Easy Repair: All of the hardware, Alternator dropouts, bar-end shifters, and the spoke holder on the chainstay speak to a well thought out, easy-if-anything-arises-mid-tour design. With the exception of overhauling hubs or pulling out the bottom bracket, you can fix just about anything with a hex set and quick links.

Go Anywhere: There is certainly terrain out there that you will be challenged to ride unless you have 4- or 5-inch tires, but the ability to ride a 700x50mm tire on the Marrakesh means that you should be able to go just about anywhere you would go on a mountain bike. That opens the doors pretty wide. I have tried. It works.
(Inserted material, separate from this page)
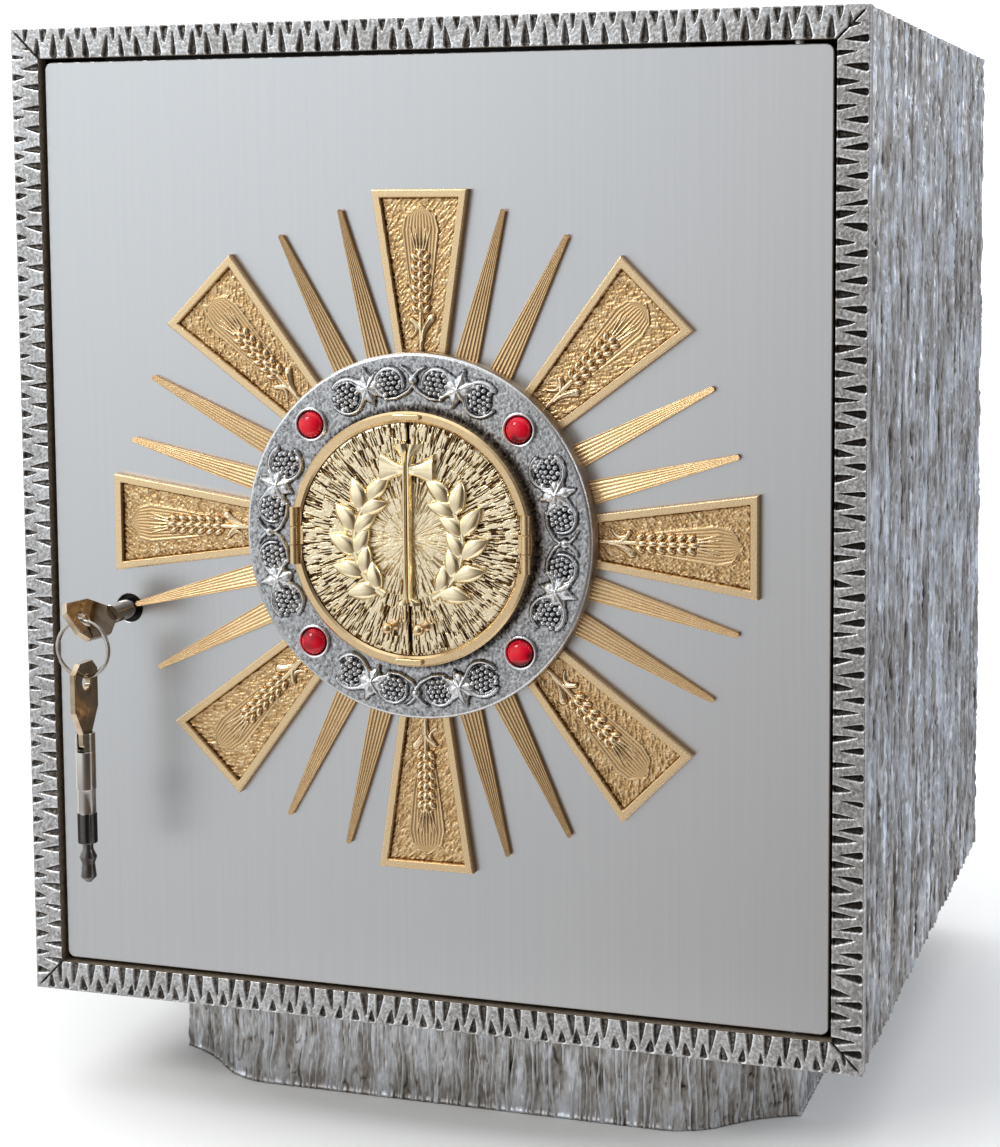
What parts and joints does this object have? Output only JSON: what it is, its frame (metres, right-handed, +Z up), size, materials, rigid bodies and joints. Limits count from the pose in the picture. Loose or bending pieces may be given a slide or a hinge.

Stability/Maneuvering Under Load: In my opinion what sets the Marrakesh apart from any other touring bike is this: It has a remarkable ability to carry heavy loads without compromising stability or sacrificing steering and maneuverability. Most heavily loaded bikes I have ridden feel whippy in the back, steering becomes sloppy and sketchy, and maintaining a line in adverse weather or road conditions is a struggle. I rode the Marrakesh across the Trans Canada highway with semis constantly barreling past, and climbed and descended with wind coming from every direction, and I was never blown or shaken off course. No matter what I faced, the Marrakesh went where I steered it like a biscuit through gravy. In my world, finding a bike that can offer this kind of stability and maneuverability under load without compromising the soul of the ride or feel of the terrain is equivalent to striking gold.